— START GIVEN DATA —

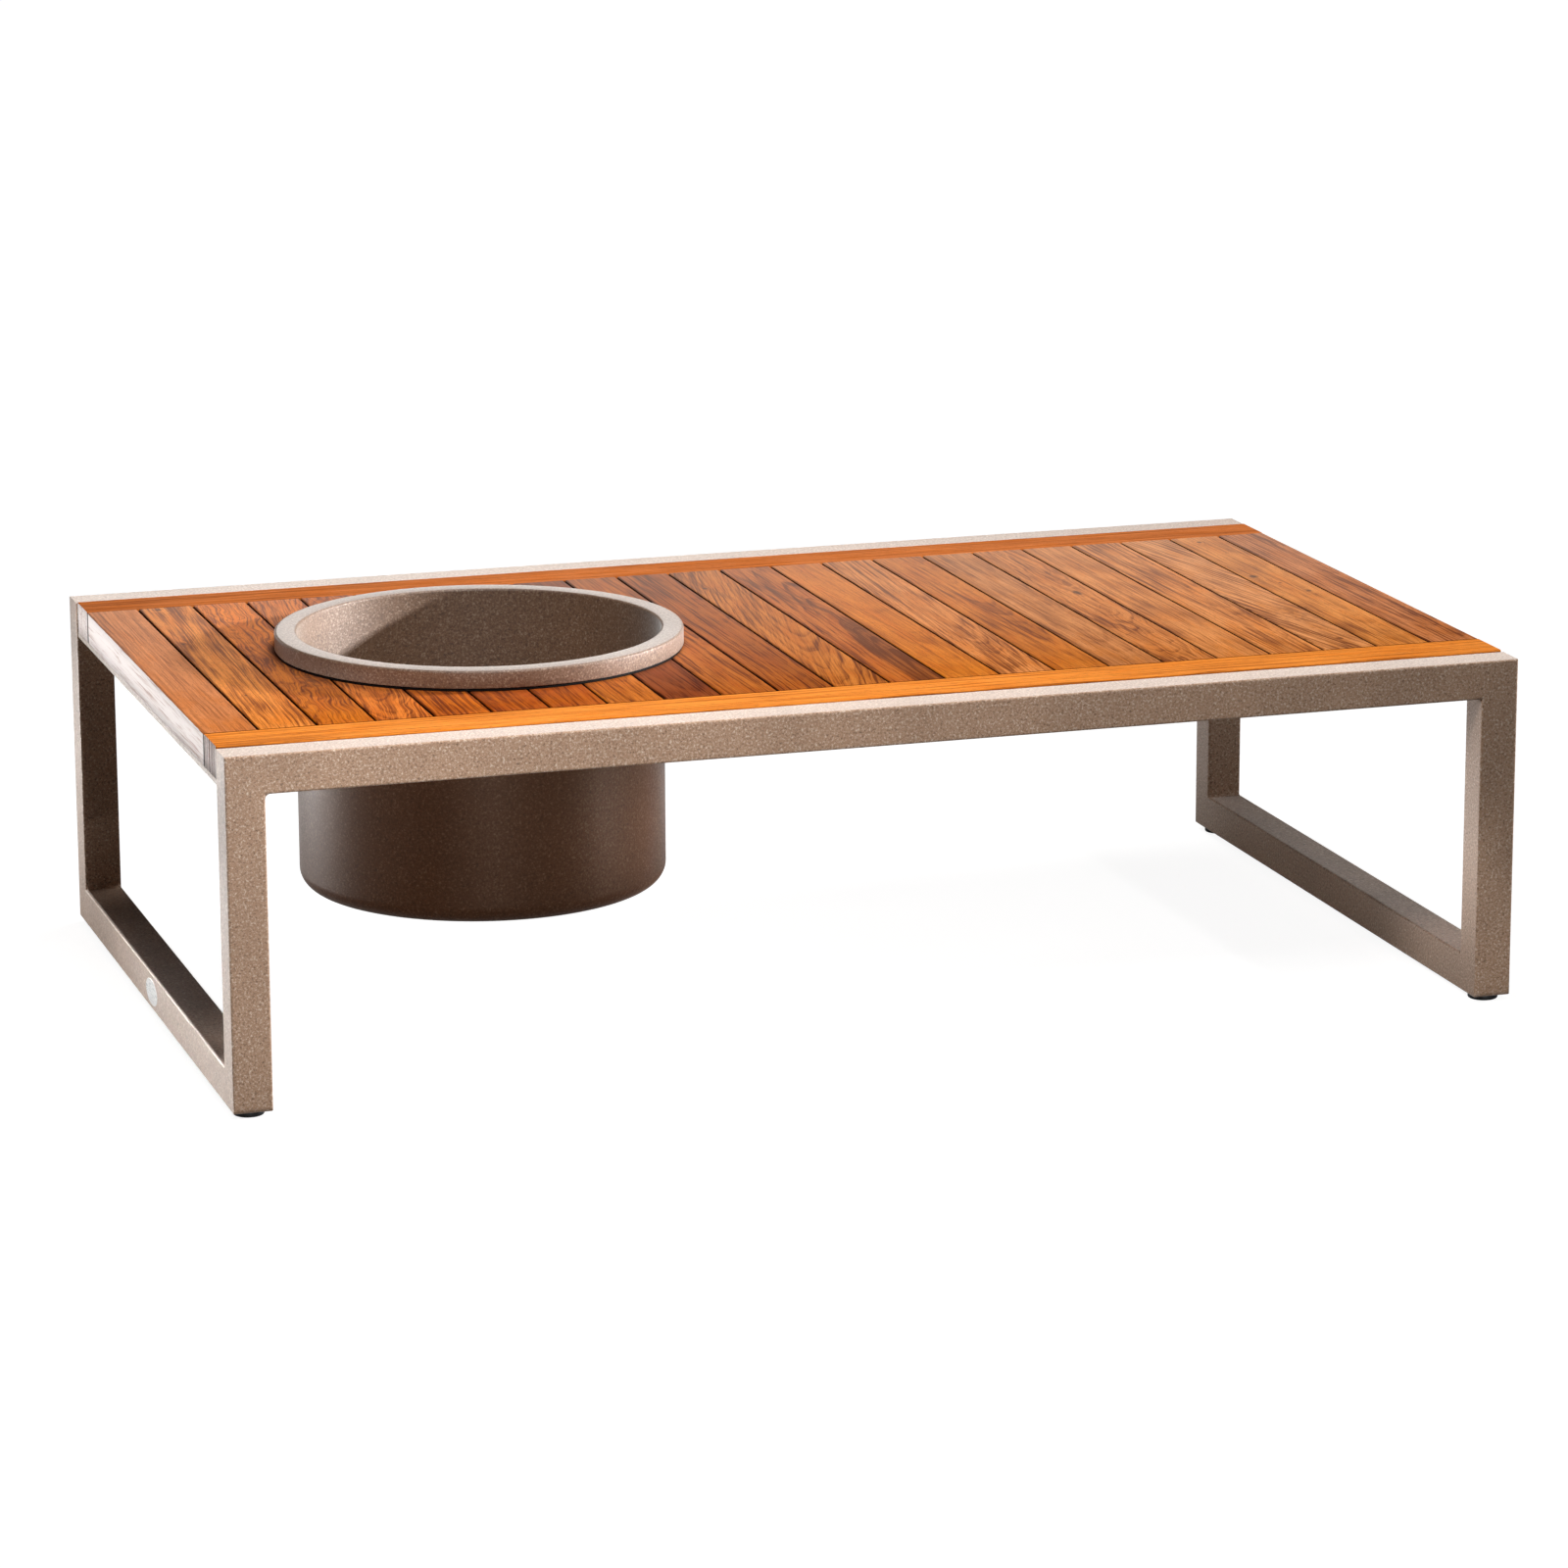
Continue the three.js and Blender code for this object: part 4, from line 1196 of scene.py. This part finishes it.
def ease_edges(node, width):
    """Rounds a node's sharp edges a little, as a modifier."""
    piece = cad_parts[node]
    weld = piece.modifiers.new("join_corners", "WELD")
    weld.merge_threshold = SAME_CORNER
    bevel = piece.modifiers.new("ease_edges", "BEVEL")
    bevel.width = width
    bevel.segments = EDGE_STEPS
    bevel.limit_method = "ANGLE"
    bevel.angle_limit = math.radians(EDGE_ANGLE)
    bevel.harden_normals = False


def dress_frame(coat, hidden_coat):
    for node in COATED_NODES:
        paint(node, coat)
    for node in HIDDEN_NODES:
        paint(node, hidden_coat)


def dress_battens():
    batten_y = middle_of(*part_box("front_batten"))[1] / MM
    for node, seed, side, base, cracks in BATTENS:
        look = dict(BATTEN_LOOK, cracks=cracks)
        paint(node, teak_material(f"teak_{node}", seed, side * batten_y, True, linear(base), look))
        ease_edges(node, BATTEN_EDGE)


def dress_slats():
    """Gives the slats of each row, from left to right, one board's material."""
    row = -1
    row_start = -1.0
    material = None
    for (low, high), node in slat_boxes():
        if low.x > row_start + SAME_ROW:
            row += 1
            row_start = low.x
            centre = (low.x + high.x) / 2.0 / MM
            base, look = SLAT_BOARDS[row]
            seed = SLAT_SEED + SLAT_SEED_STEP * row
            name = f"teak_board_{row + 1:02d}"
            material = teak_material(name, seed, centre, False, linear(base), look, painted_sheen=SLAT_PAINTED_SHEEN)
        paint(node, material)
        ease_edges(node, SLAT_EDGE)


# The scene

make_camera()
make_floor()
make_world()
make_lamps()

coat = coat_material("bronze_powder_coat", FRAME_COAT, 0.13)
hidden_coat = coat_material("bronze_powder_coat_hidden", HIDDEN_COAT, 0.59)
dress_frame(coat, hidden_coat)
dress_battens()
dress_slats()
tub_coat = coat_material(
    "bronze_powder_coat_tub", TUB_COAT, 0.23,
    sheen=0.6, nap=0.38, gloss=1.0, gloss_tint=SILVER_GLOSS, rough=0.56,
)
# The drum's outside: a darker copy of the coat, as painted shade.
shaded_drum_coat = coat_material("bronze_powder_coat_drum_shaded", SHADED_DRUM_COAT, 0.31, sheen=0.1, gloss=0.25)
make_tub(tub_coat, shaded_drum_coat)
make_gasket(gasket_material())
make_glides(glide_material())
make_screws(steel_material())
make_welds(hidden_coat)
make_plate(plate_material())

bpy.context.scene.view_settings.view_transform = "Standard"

— END GIVEN DATA —

WHAT NEEDS TO BE DONE: Lines from the beginning of the data above through the line containing "a node's sharp" are to be returned exactly, and no others.

ANSWER TO THIS TASK:
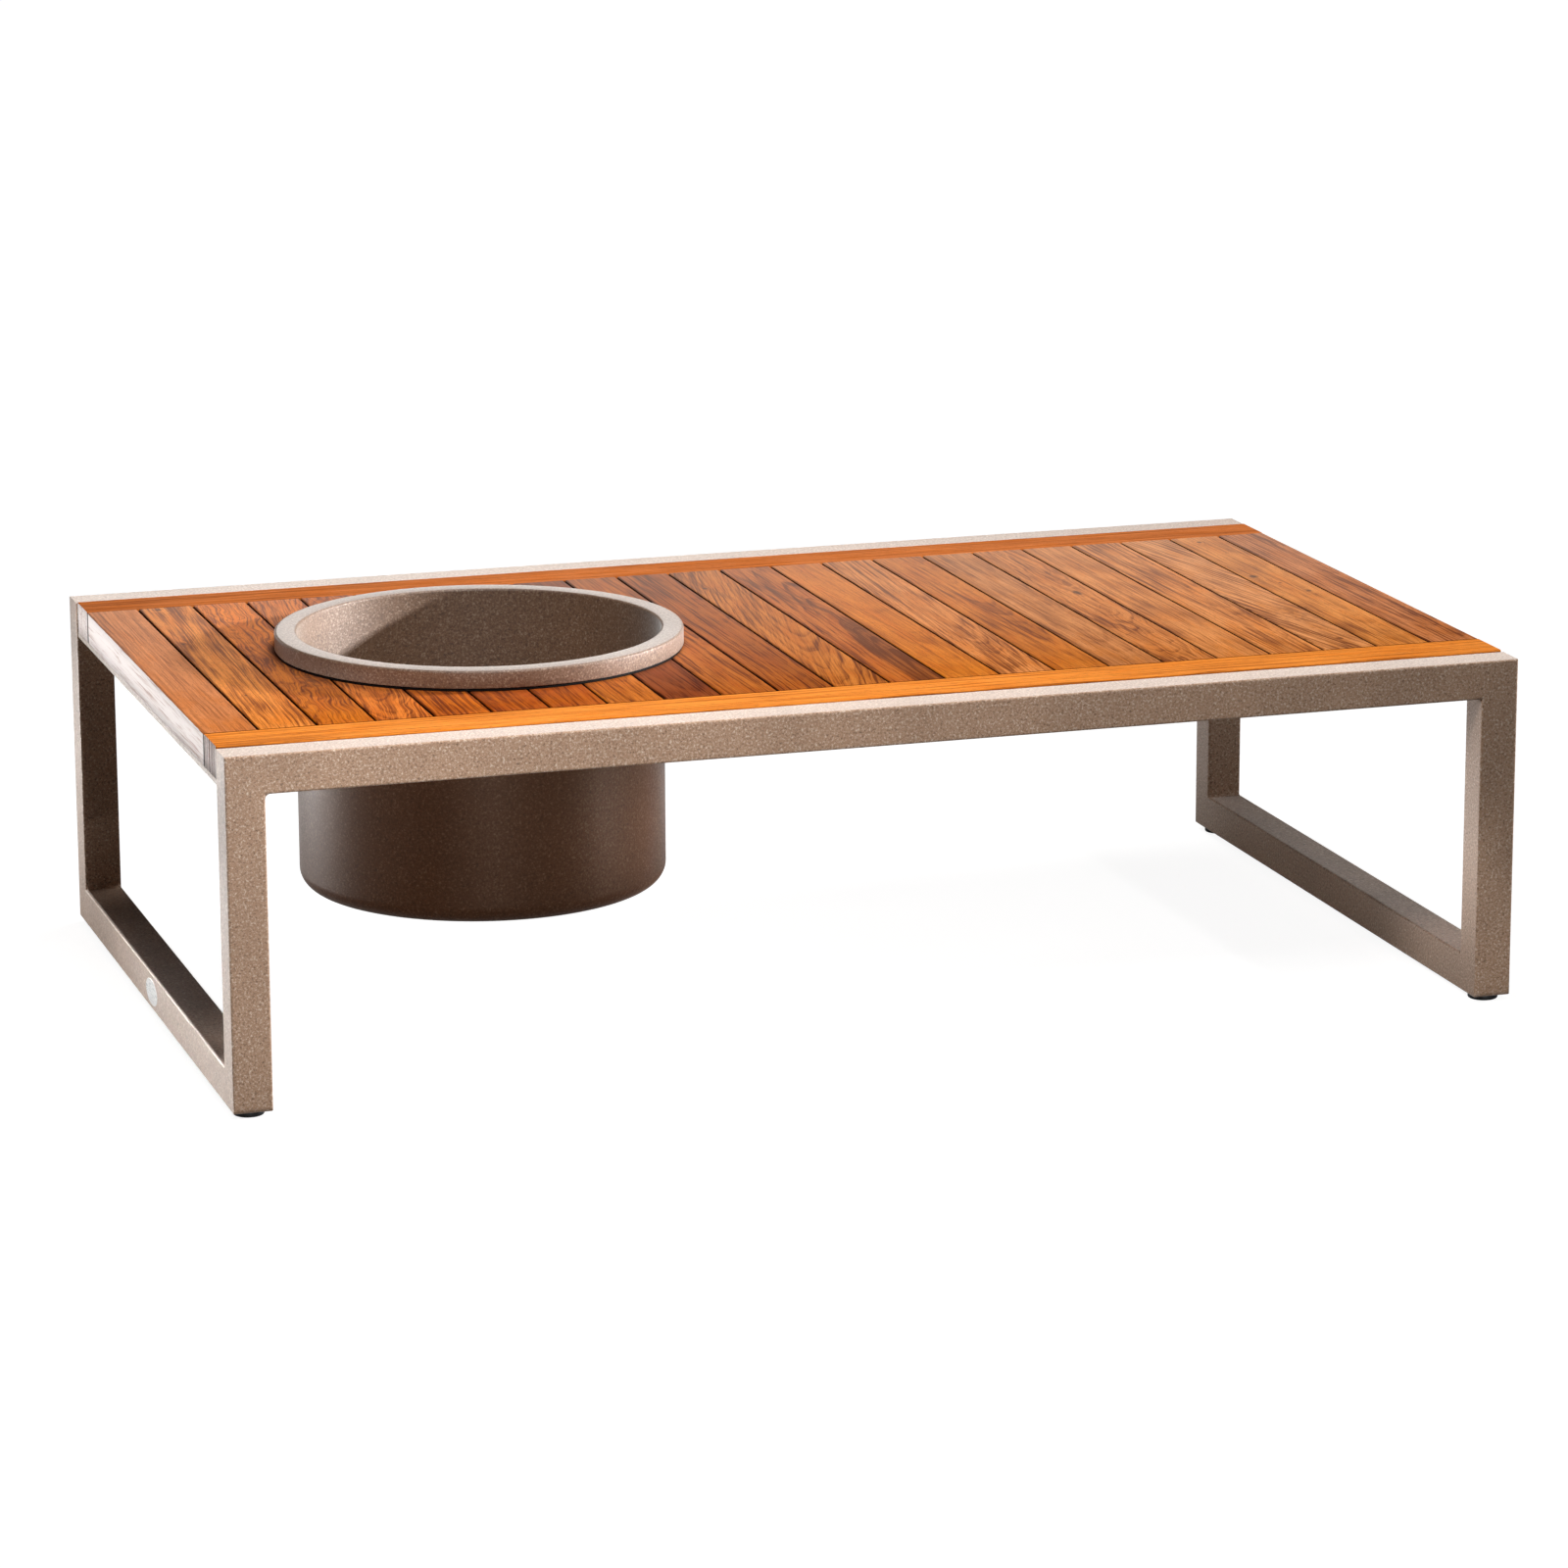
Continue the three.js and Blender code for this object: part 4, from line 1196 of scene.py. This part finishes it.
def ease_edges(node, width):
    """Rounds a node's sharp edges a little, as a modifier."""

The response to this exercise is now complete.